## DATA EXCERPT:

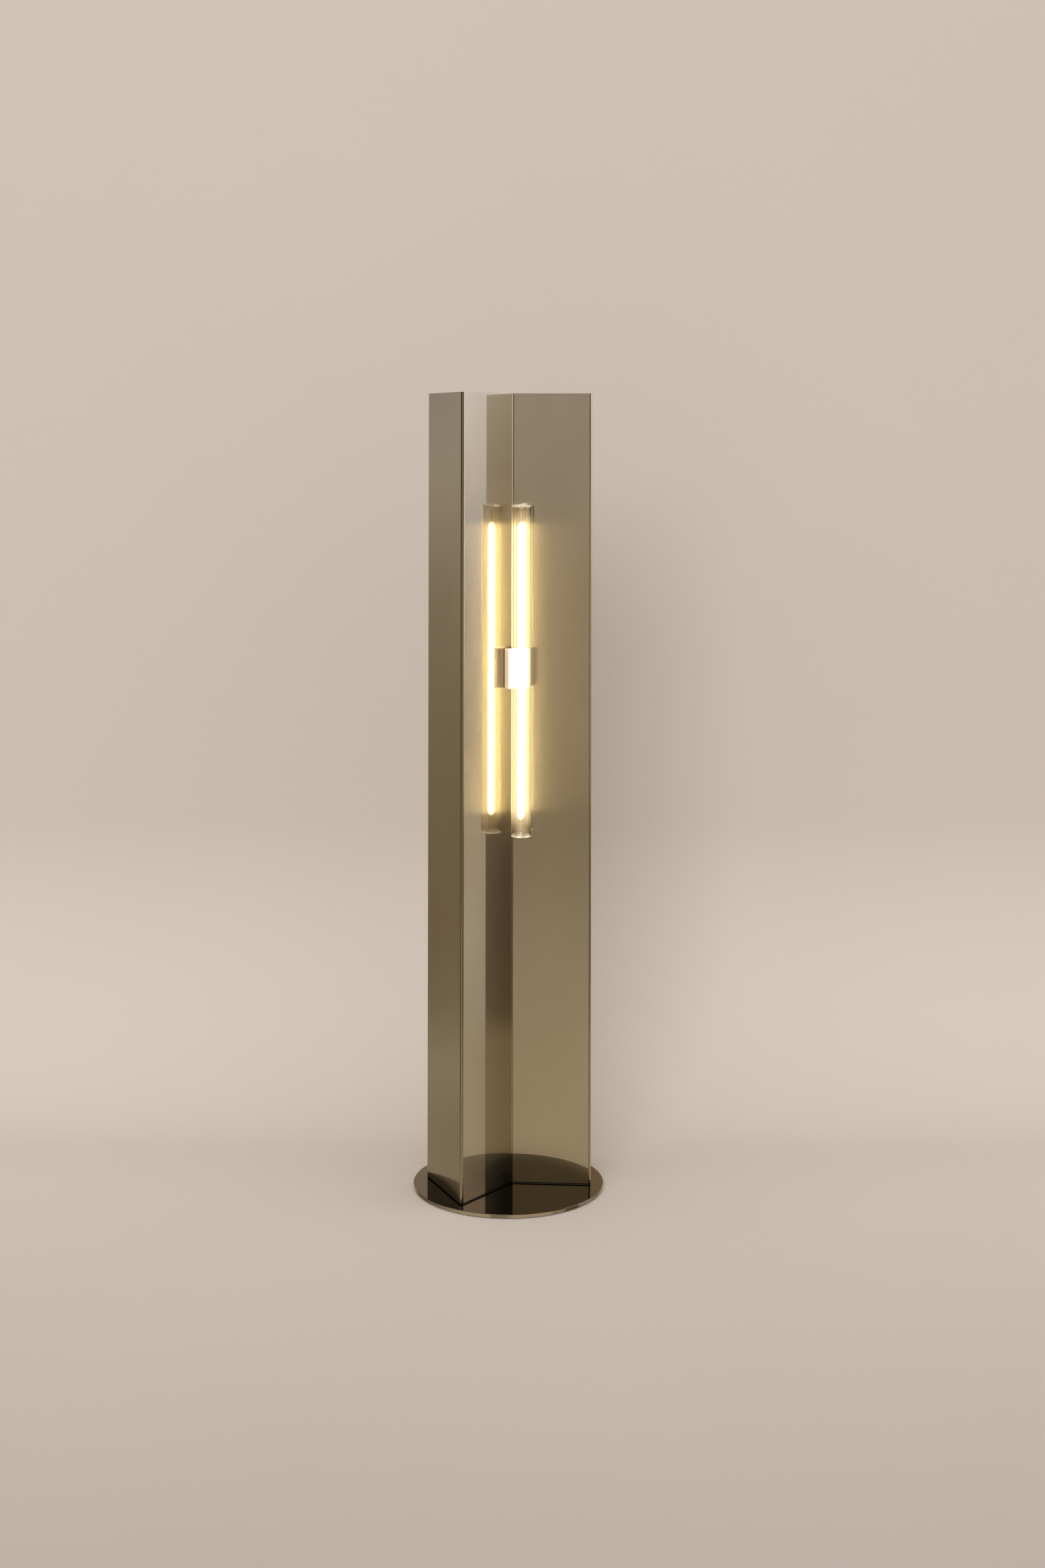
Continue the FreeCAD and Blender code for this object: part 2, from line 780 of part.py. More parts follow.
foot_top = plate_top + foot_thickness
terminal_x = lobe_reach * terminal_place_share
terminal_face_x = terminal_x - terminal_length / 2
pole_z = foot_top + terminal_height / 2
pole_places_y = [lead_y + (i - (terminal_poles - 1) / 2) * terminal_pole_pitch for i in range(terminal_poles)]
lead_spread = lead_diameter + lead_gap
lead_places_y = [lead_y - lead_spread / 2, lead_y + lead_spread / 2]


def terminal_screw_places():
    """The two fixings stand outside the poles, on both sides of the block."""
    side = terminal_width / 2 * terminal_screw_share
    return [V(terminal_x, lead_y - side, 0), V(terminal_x, lead_y + side, 0)]


def terminal_seat_z():
    """The level that the fixings' heads press on, inside the block."""
    return foot_top + terminal_screw["length"] - foot_thickness * terminal_grip_share


def terminal_block():
    low = V(terminal_face_x, lead_y - terminal_width / 2, foot_top)
    body = block(low, low + V(terminal_length, terminal_width, terminal_height))
    top = foot_top + terminal_height
    cutters = []
    for y in pole_places_y:
        cutters.append(rod(clamp_diameter / 2 + bonded_fit, V(terminal_face_x - cut_overrun, y, pole_z),
                           V(terminal_face_x + terminal_length + cut_overrun, y, pole_z)))
        stud_place = V(terminal_x, y, 0)
        cutters += holes([stud_place], clamp_stud / 2 + bonded_fit, pole_z, top)
    cutters += holes(terminal_screw_places(), terminal_screw["shank"] / 2 + bonded_fit, foot_top, top)
    for place in terminal_screw_places():
        cutters.append(rod(terminal_screw["head"] / 2 + bonded_fit, place + V(0, 0, terminal_seat_z()),
                           place + V(0, 0, top + cut_overrun)))
    return cut_all(body, cutters)


def terminal_screws():
    screw = pan_screw(terminal_screw)
    seat = V(0, 0, terminal_seat_z())
    return Part.makeCompound([placed(screw, p + seat, Z_AXIS) for p in terminal_screw_places()])


def terminal_clamps():
    """A tube for each pole, with its clamping stud up to the top of the block."""
    clamps = []
    for y in pole_places_y:
        start = V(terminal_face_x + clamp_inset, y, pole_z)
        end = start + V(terminal_length - 2 * clamp_inset, 0, 0)
        tube = rod(clamp_diameter / 2, start, end)
        stud_foot = V(terminal_x, y, pole_z + clamp_bore / 2)
        stud = rod(clamp_stud / 2, stud_foot, V(terminal_x, y, foot_top + terminal_height))
        bore = rod(clamp_bore / 2, start - X_AXIS * cut_overrun, end + X_AXIS * cut_overrun)
        clamps.append(tube.cut(bore).fuse(stud))
    return Part.makeCompound(clamps)


def wire(points, bends, radius):
    """A round wire along straight runs, with an arc of its own radius at each corner."""
    ring = Part.Wire(Part.makeCircle(radius, points[0], unit(points[0], points[1])))
    return Part.Wire(rounded_edges(points, bends, False)).makePipeShell([ring], True, False)


def inner_leads():
    """Two leads from the terminal block to the waist, up it, and out through the fold to the contacts."""
    leads = []
    for pole_y, y, z in zip(pole_places_y[1:], lead_places_y, blade_heights):
        points = [
            V(terminal_face_x + clamp_inset, pole_y, pole_z),
            V(terminal_face_x - lead_sway_start, pole_y, pole_z),
            V(terminal_face_x - lead_sway_end, y, pole_z),
            V(0, y, pole_z),
            V(0, y, z),
            V(0, insert_back_y + contact_gap, z),
        ]
        bends = [0, lead_sway_radius, lead_sway_radius, lead_low_radius, lead_high_radius, 0]
        leads.append(wire(points, bends, lead_diameter / 2))
    return Part.makeCompound(leads)


def earth_landing():
    """Where the earth lead comes down on the tab of its ring."""
    x = terminal_face_x - earth_lead_run - earth_lead_radius
    return V(x, pole_places_y[0], foot_top + earth_ring_sheet)


def earth_place():
    """The centre of the earth screw, on top of the foot plate."""
    landing = earth_landing()
    return V(landing.x - earth_ring_reach, landing.y, foot_top)


def earth_ring():
    centre = earth_place()
    top = V(0, 0, earth_ring_sheet)
    ring = rod(earth_ring_diameter / 2, centre, centre + top)
    half = earth_lead_diameter / 2
    tab_end = earth_landing().x + half
    tab = block(V(centre.x, centre.y - half, foot_top), V(tab_end, centre.y + half, foot_top) + top)
    return ring.fuse(tab).cut(rod(earth_screw["shank"] / 2 + shank_clearance, centre - Z_AXIS * cut_overrun,
                                  centre + top + Z_AXIS * cut_overrun))


def earth_lead():
    landing = earth_landing()
    start = V(terminal_face_x + clamp_inset, landing.y, pole_z)
    points = [start, V(landing.x, landing.y, pole_z), landing]
    return wire(points, [0, earth_lead_radius, 0], earth_lead_diameter / 2)


def earth_bolt():
    return placed(pan_screw(earth_screw), earth_place() + V(0, 0, earth_ring_sheet), Z_AXIS)


# Cord inlet: its own +Z points out of the cover, from the cover's outer face

def gland_place():
    """The gland's centre on the outer face of the cover's right wing."""
    return back_fold + right_wall * (panel_width * gland_place_share) + V(0, 0, gland_height)


def turned(radius, low, high):
    """A round piece of the gland between two distances from the cover's outer face."""
    return rod(radius, V(0, 0, low), V(0, 0, high))


def gland_bored(shape, low, high):
    """The gland piece with the cord's bore through it, set in its place."""
    bore = turned(gland_bore / 2, low - cut_overrun, high + cut_overrun)
    return placed(shape.cut(bore), gland_place(), right_out)


gland_neck_end = gland_flange_thickness + gland_neck_length
gland_seal_start = gland_neck_end + bonded_fit
gland_seal_end = gland_seal_start + gland_seal_length
gland_front = gland_seal_end + bonded_fit + gland_front_wall


def gland_body():
    body = turned(gland_flange_diameter / 2, 0, gland_flange_thickness)
    body = body.fuse(turned(gland_neck / 2, 0, gland_neck_end))
    body = body.fuse(turned(gland_shank / 2, -cover_sheet - gland_inside, 0))
    return gland_bored(body, -cover_sheet - gland_inside, gland_neck_end)


def gland_cap():
    cap = turned(gland_cap_diameter / 2, gland_flange_thickness + bonded_fit, gland_front)
    cap = cap.makeFillet(gland_cap_dome, rim_edges(cap, gland_front))
    cap = cap.cut(turned(gland_neck / 2 + thread_clearance, 0, gland_neck_end + bonded_fit))
    cap = cap.cut(turned(gland_seal_diameter / 2 + thread_clearance, 0, gland_seal_end + bonded_fit))
    return gland_bored(cap, 0, gland_front)


def gland_seal():
    seal = turned(gland_seal_diameter / 2, gland_seal_start, gland_seal_end)
    return gland_bored(seal, gland_seal_start, gland_seal_end)


def gland_locknut():
    low = -cover_sheet - gland_nut_height
    nut = hexagon(gland_nut_flats, gland_nut_height, ORIGIN).translated(V(0, 0, low))
    nut = nut.cut(turned(gland_shank / 2 + thread_clearance, low - cut_overrun, cut_overrun))
    return placed(nut, gland_place(), right_out)


nodes = {
    "base_pad": base_pad,
    "base_plate": base_plate,
    "base_screws": base_screws,
    "foot_plate": foot_plate,
    "column_shell": column_shell,
    "back_cover": back_cover,
    "cover_screws": cover_screws,
    "clinch_nuts": clinch_nuts,
    "grommets": grommets,
    "cap_carrier": cap_carrier,
    "top_cap": top_cap,
    "cap_screws": cap_screws,
    "holder_body": holder_body,
    "socket_insert": socket_insert,
    "socket_contacts": socket_contacts,
    "holder_backplate": holder_backplate,
    "holder_screws": holder_screws,
    "glass_tube": glass_tube,
    "tube_end_upper": tube_end_upper,
    "tube_end_lower": tube_end_lower,
    "led_core": led_core,
    "core_supports": core_supports,
    "lamp_saddle": lamp_saddle,
    "lamp_cap": lamp_cap,
    "cap_blades": cap_blades,
    "terminal_block": terminal_block,
    "terminal_screws": terminal_screws,
    "terminal_clamps": terminal_clamps,
    "inner_leads": inner_leads,
    "earth_ring": earth_ring,
    "earth_lead": earth_lead,
    "earth_bolt": earth_bolt,
    "gland_body": gland_body,
    "gland_cap": gland_cap,
    "gland_seal": gland_seal,
    "gland_locknut": gland_locknut,
}

os.makedirs("parts", exist_ok=True)
for name in former_height_shares:
    former(name).exportStep(f"parts/{name}.step")
for name, make in nodes.items():
    make().exportStep(f"parts/{name}.step")
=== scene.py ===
import math

import bpy
from mathutils import Matrix, Vector


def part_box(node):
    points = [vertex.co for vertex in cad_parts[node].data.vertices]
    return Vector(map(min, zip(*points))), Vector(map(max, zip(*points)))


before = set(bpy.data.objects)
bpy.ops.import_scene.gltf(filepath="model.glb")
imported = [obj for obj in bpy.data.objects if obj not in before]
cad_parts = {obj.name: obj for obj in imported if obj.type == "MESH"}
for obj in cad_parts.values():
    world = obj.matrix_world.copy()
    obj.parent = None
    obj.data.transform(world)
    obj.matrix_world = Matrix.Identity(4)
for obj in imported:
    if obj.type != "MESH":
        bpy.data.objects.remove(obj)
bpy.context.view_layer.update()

# The camera looks level, turned from the groove's own front, and the shift frames the lamp.
# Lengths are in metres, the lens in millimetres, and the height is above the plate.
VIEW_TURN = math.radians(-24.18)
CAMERA_BACK = 3.2478
CAMERA_ASIDE = 0.0204
CAMERA_UP = 1.1272
CAMERA_ROLL = math.radians(0.107)
LENS = 48.69
SENSOR_WIDTH = 36
SHIFT = (-0.0004, -0.2166)
NEAREST = 0.05
FARTHEST = 60

LOOK = Vector((-math.sin(VIEW_TURN), math.cos(VIEW_TURN), 0))
ASIDE = Vector((math.cos(VIEW_TURN), math.sin(VIEW_TURN), 0))

# Colours that more than one finish uses, or that set the picture's tone, as linear shares of the light
PAPER = (0.605, 0.54, 0.478)
STEEL = (0.44, 0.39, 0.29)
DARK_STEEL = (0.23, 0.20, 0.16)
# Painted shade: the near-black shown in the shadowed gaps at the sheet's foot and where the holder meets the
# groove's walls
SHADOW_GAP_COLOUR = (0.02, 0.015, 0.01)

# Levels and places of the CAD pieces; the rod's and the tube's ends are measured from the lamp's middle
PLATE_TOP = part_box("base_plate")[1].z
SHEET_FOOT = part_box("column_shell")[0].z
LAMP_MIDDLE = (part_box("glass_tube")[0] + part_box("glass_tube")[1]) / 2
ROD_END = (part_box("led_core")[1].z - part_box("led_core")[0].z) / 2
TUBE_END = (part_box("tube_end_upper")[1].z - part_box("tube_end_lower")[0].z) / 2

# The polished sheet's grain: the roughness of its clear share and of its hazy share, each from low to high
CLEAR_ROUGHNESS = (0.02, 0.035)
HAZE_ROUGHNESS = (0.22, 0.52)
GRAIN_DIRECTION = 0.9
GRAIN_SCALE = 1000

# Painted shade along the sheet's foot, for the shadow in the gap over the plate: where it starts to clear and
# where it is clear, above the sheet's foot
FOOT_SHADE = (0.0012, 0.0016)

# Painted shade for the narrow gap where the holder meets the groove's walls: where it starts, and where it is
# dark, along Y
HOLDER_GAP_SHADE = (-0.0231, -0.0226)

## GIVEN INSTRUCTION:
Extract the lines of the preceding material that run from the line with "for name in" through the line with "in imported if", inclusive, reproducing them exactly and adding nothing.

## FULL OUTPUT:
for name in former_height_shares:
    former(name).exportStep(f"parts/{name}.step")
for name, make in nodes.items():
    make().exportStep(f"parts/{name}.step")
=== scene.py ===
import math

import bpy
from mathutils import Matrix, Vector


def part_box(node):
    points = [vertex.co for vertex in cad_parts[node].data.vertices]
    return Vector(map(min, zip(*points))), Vector(map(max, zip(*points)))


before = set(bpy.data.objects)
bpy.ops.import_scene.gltf(filepath="model.glb")
imported = [obj for obj in bpy.data.objects if obj not in before]
cad_parts = {obj.name: obj for obj in imported if obj.type == "MESH"}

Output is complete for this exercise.